Metapopulations & infectious disease dynamics – modelling rabies using epidemiological and genomic data
SUMMARY: Rabies kills thousands of people around the world every year, but a global target has now been set to eliminate human deaths from dog-mediated rabies by 2030 and large-scale mass dog vaccination programmes are being undertaken working towards this aim. Extensive epidemiological and genomic data on rabies viruses have generated valuable insights into their diversity, emergence and spread. The persistence of endemic rabies is hypothesized to occur as a result of metapopulation processes, with frequent introductions and extinctions, as well as co-circulation of viral lineages observed across a range of settings. Building on this background, this PhD will draw from detailed epidemiological and genetic data to parameterize metapopulation models of endemic rabies. These models will be used to understand the varied dynamics of rabies across heterogeneous landscapes including island populations, dense urban conurbations and sparse rural communities. Specifically, models will be applied to explicit landscapes and used to generate and test hypotheses with epidemiological and genomic data. The project aims to deliver fundamental insights into the persistence of infectious diseases and to provide recommendations for tailoring surveillance and managing national and regional rabies elimination programmes.

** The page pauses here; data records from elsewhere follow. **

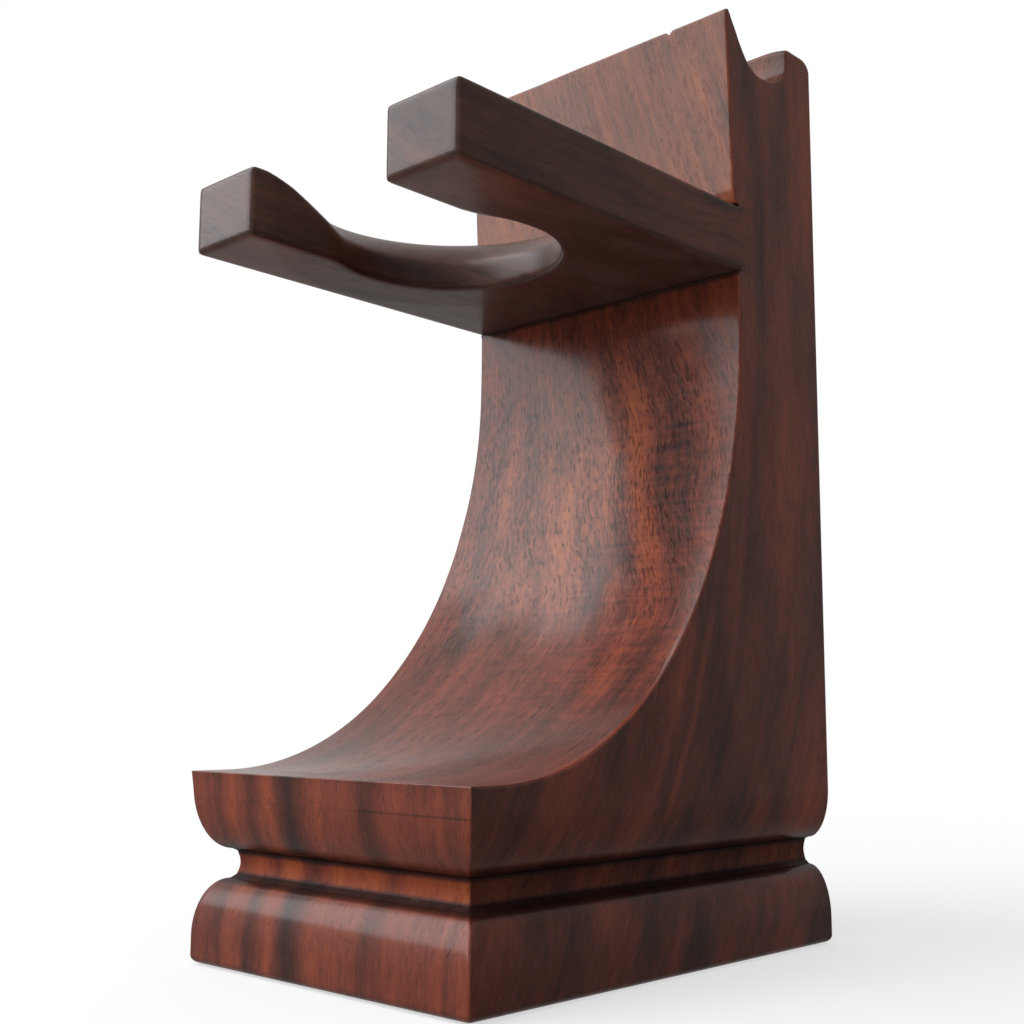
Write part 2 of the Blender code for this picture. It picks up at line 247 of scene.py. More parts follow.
def waviness(x, y, z):
    """Shallow unevenness of the hand-sanded front, in millimetres."""
    if y > SANDED_Y or z < SANDED_BOTTOM_Z:
        return 0.0
    fade = min((z - SANDED_BOTTOM_Z) / SANDED_FADE, 1.0)
    here = noise.noise(Vector((x * 0.11, z * 0.09, 3.7)))
    fine = noise.noise(Vector((x * 0.33, z * 0.21, 9.1)))
    return fade * (SANDING_WAVE * here + SANDING_RIPPLE * fine)


def flare(x, y, z):
    """How far the front of the upper band leans out, most at its top left."""
    if y > FLARE_Y or z < FLARE_BOTTOM_Z:
        return 0.0
    lift = min((z - FLARE_BOTTOM_Z) / (BASE_HEIGHT - FLARE_BOTTOM_Z), 1.0)
    near = min((FLARE_Y - y) / FLARE_RUN, 1.0)
    side = 0.5 - FLARE_LEFTWARD * x / HALF_WIDTH
    return FLARE * side * lift ** 1.5 * near


def nick(x, y, z):
    """Depth of the small chip in the front lip."""
    rear, down = NICK_REACH
    if y > rear or z < FRONT_LIP_Z - down:
        return 0.0
    return NICK_DEPTH * math.exp(-((x - NICK_X) / NICK_SPREAD) ** 2)


def droop(x, y, z):
    """How far the ridge behind the groove is rounded off at its ends."""
    end = (abs(x) - HALF_WIDTH + RIDGE_END) / RIDGE_END
    if end <= 0.0 or y < RIDGE_Y or z < RIDGE_BOTTOM_Z:
        return 0.0
    lift = min((z - RIDGE_BOTTOM_Z) / (FRONT_LIP_Z - RIDGE_BOTTOM_Z), 1.0)
    return RIDGE_DROOP * end * end * lift ** 2


def new_vert(bm, x, y, z):
    """Vertex from millimetres."""
    return bm.verts.new((x * MM, y * MM, z * MM))


def skin(bm, first, second, closed):
    """Quads between two rows of vertices."""
    count = len(first) if closed else len(first) - 1
    for i in range(count):
        j = (i + 1) % len(first)
        bm.faces.new((first[i], first[j], second[j], second[i]))


def to_object(bm, name):
    """Finish a bmesh as a linked object with outward normals."""
    bmesh.ops.recalc_face_normals(bm, faces=bm.faces)
    mesh = bpy.data.meshes.new(name)
    bm.to_mesh(mesh)
    bm.free()
    obj = bpy.data.objects.new(name, mesh)
    bpy.context.scene.collection.objects.link(obj)
    return obj


def bake(obj):
    """Apply the modifier stack."""
    bpy.context.view_layer.update()
    graph = bpy.context.evaluated_depsgraph_get()
    baked = bpy.data.meshes.new_from_object(obj.evaluated_get(graph))
    obj.modifiers.clear()
    obj.data = baked
    return obj


def build_columns(bm, across):
    """Rows of vertices over the column, one row for each station."""
    outline = column_outline()
    normals = inward_normals(outline)
    columns = []
    for x, share in across:
        row = []
        for (y, z, ease), (ny, nz) in zip(outline, normals):
            inset = SIDE_EASE * ease * share + waviness(x, y, z) * min(ease, 1.0)
            py = y + ny * inset - flare(x, y, z)
            pz = z + nz * inset - nick(x, y, z) - droop(x, y, z)
            row.append(new_vert(bm, x, py, pz))
        columns.append(row)
    return columns


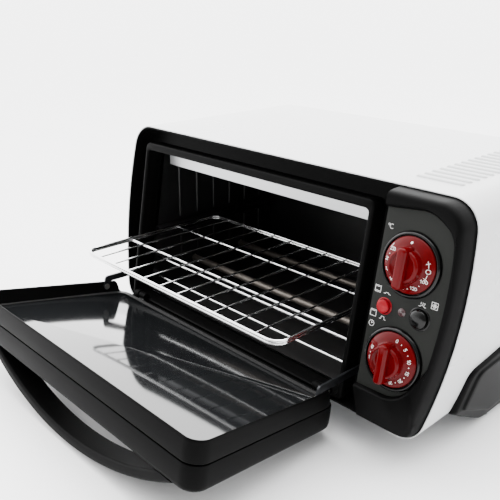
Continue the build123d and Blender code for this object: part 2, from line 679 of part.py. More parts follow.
def half_space(out):
    high = foot_high + 20
    pts = [(0, -5), (foot_low_x + out - 5 * tilt, -5), (foot_top_x + out + 20 * tilt, high), (0, high)]
    across = Plane((0, back_y + 60, 0), x_dir=(1, 0, 0), z_dir=(0, -1, 0))
    return extrude(across * make_face(Polyline(*pts, close=True)), 2 * depth)


pod_solid = extrude(pod_plane * pod_face(), 60)
pod = pod_solid & half_space(0.0)
pad_raise = extrude(pod_plane * pod_face(11.0), 60)
pod += pad_raise & half_space(2.4)
pod -= prism(0, front_foot_y - 60, back_y + 20)
pod -= box(0, width / 2 - 36, -depth, depth * 2, -5, foot_gap + 40)
pod = pod.solids().sort_by(SortBy.VOLUME)[-1]
foot_screws = []
for y in (front_top_y + 60, front_top_y + foot_len * 0.8):
    z = 60.0
    x = side_x(z)
    shank = rod((x - 1.0, y, z), (x + 2.8, y, z), 1.6)
    pod -= shank
    screw = shank + rod((x - 4.4, y, z), (x - 2.2, y, z), 3.4) + rod((x - 2.3, y, z), (x - 0.9, y, z), 1.6)
    foot_screws += [screw, mirrored(screw, 0)]
    casing -= rod((x - 4, y, z), (x + 2, y, z), 1.8)
    casing -= rod((-x - 2, y, z), (-x + 4, y, z), 1.8)
save(pod, "side_foot_right")
save(mirrored(pod, 0), "side_foot_left")
save(Compound(children=foot_screws), "foot_screws")
save(casing, "outer_casing")
pads = []
for side in (-1, 1):
    for y in (front_top_y + 94, front_top_y + foot_len * 0.66):
        x = side * (foot_low_x - 9.0)
        pads.append(rod((x, y, 0), (x, y, pad_t), 6.5))
save(Compound(children=pads), "foot_pads")
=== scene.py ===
import json
from math import atan2, cos, hypot, pi, radians, sin, sqrt, tan

import bpy
import bmesh
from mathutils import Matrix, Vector


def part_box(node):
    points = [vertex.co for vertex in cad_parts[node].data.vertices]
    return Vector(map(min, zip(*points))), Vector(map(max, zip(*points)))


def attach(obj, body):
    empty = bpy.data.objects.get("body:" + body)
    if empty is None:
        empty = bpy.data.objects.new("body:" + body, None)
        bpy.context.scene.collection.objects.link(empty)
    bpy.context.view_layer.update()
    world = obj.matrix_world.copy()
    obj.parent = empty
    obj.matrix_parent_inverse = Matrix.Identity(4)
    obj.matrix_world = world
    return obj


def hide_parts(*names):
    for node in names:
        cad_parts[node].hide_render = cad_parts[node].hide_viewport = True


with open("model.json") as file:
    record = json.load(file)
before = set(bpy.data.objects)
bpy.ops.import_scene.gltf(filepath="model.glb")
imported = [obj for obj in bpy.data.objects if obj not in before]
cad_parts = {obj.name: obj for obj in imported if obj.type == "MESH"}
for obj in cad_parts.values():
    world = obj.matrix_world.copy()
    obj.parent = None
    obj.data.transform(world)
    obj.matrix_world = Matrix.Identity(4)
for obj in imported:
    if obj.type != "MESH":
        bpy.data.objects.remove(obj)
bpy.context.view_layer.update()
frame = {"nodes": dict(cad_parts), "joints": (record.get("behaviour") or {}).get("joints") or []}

joints = {j["name"]: j for j in frame["joints"]}
mm = 0.001

# Outer casing. One sheet of steel folded over the roof and down both bowed sides, with its
# lower edges turned in under the base. It is enamelled white after pressing, and the
# louvre ribs over the controls are pressed up out of the same sheet.
casing_low, casing_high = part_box("outer_casing")
half_width = casing_high.x
foot_gap = casing_low.z
back_y = casing_high.y
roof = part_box("rear_panel")[1].z + 1.15 * mm
casing_deep = 232 * mm
sheet = 1.0 * mm
crown_radius = 436 * mm
crown_z = 0.68 * roof
top_corner = 25 * mm
bottom_corner = 22 * mm

# The front of the oven leans back. across is left to right, slope runs up the front, out is
# the distance in front of the casing's edge.
inward = Vector(joints["thermostat_turn"]["axis"]).normalized()
lean_cos, lean_sin = inward.y, -inward.z
hinge = Vector(joints["door_hinge"]["pos_m"])
hinge_out = 0.5 * mm
hinge_slope = (hinge.z - lean_sin * hinge_out) / lean_cos
front_foot_y = hinge.y - lean_sin * hinge_slope + lean_cos * hinge_out


def on_front(across, slope, out):
    return Vector((across, front_foot_y + lean_sin * slope - lean_cos * out,
                   lean_cos * slope + lean_sin * out))


def slope_at(z, out=0.0):
    return (z - out * lean_sin) / lean_cos


def seam_y(z):
    return front_foot_y + z * lean_sin / lean_cos


def linear(shade):
    """An sRGB hex colour as the linear colour that the shader wants"""
    parts = [int(shade[n:n + 2], 16) / 255 for n in (1, 3, 5)]
    return [p / 12.92 if p <= 0.04045 else ((p + 0.055) / 1.055) ** 2.4 for p in parts] + [1.0]


def add(mat, kind, links=None, **settings):
    """Adds one shader node, sets it up, joins its inputs and hands back its outputs"""
    made = mat.node_tree.nodes.new("ShaderNode" + kind)
    for key, value in settings.items():
        setattr(made, key, value)
    for socket, source in (links or {}).items():
        if isinstance(source, bpy.types.NodeSocket):
            mat.node_tree.links.new(source, made.inputs[socket])
        else:
            made.inputs[socket].default_value = source
    return made.outputs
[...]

Background: Metapopulations are a fundamental concept in ecology whereby colonization and extinctions underpin the persistence of populations across landscapes [1]. Metapopulation dynamics have important applications in conservation and in the control and elimination of infectious diseases. Genetic and epidemiological data from the SARS-CoV-2 pandemic perfectly illustrate this theory with the emergence of viral lineages and their frequent introductions and extinctions within interconnected populations around the world. Metapopulation dynamics have been hypothesized to underlie the endemic dynamics of canine rabies, with co-circulation of viral lineages and frequent reintroductions observed in a range of settings [2,3]. We have shown how foci of rabies infection arise from individual variation in transmission and dispersal and how resulting lineages have characteristic patterns of persistence. Evidence from regional rabies elimination programmes also illustrate how metapopulation dynamics contribute to persistence and have implications for coordinated management [4].

Aims:
• To parameterize a metapopulation model of rabies dynamics using individual level data on transmission and dispersal and genomic data on viral lineage diversity
• Apply this model across spatially heterogeneous landscapes to explore patterns of viral circulation.
• Compare model outcomes with genomic data from around the world using RABV-GLUE, a platform for curation of viral sequences and metadata.
• Refine model to spatially explicit landscapes in order to investigate the optimal deployment of control efforts for elimination at national and regional scales.
• Examine how surveillance biases affect inference of disease dynamics and specifically how surveillance should be enhanced to improve disease elimination programmes.

Training outcomes:
● Development and parameterization of mathematical models and experience in application of a range of modelling frameworks from individual-based to metapopulation models.
● Computational and statistical competence for undertaking computer simulations and statistical inference
● Understanding of viral sequencing methods and phylodynamics, with skills gained in the integration and synthesis of genomic and epidemiological data
● Understanding of routine and enhanced surveillance as part of national and regional rabies control programmes including viral sequencing
● Effective communication and data visualization skills for conveying information from mathematical models and genetic and epidemiological data and to inform other scientists, policy makers, practitioners and the general public

References:
[1] Hanski I. Metapopulation dynamics. Nature 1998;396:41–9. https://doi.org/10.1038/23876.
[2] Brunker K, Marston DA, Horton DL, Cleaveland S, Fooks AR, Kazwala R, et al. Elucidating the phylodynamics of endemic rabies virus in eastern Africa using whole-genome sequencing. Virus Evol 2015;1:vev011. https://doi.org/10.1093/ve/vev011.
[3] Bourhy H, Nakouné E, Hall M, Nouvellet P, Lepelletier A, Talbi C, et al. Revealing the Micro-scale Signature of Endemic Zoonotic Disease Transmission in an African Urban Setting. PLOS Pathog 2016;12:e1005525.
[4] Rysava K, Mancero T, Caldas E, de Carvalho MF, Castro APB, Gutiérrez V, et al. Towards the elimination of dog-mediated rabies: development and application of an evidence-based management tool. BMC Infect Dis 2020;20:778. https://doi.org/10.1186/s12879-020-05457-x.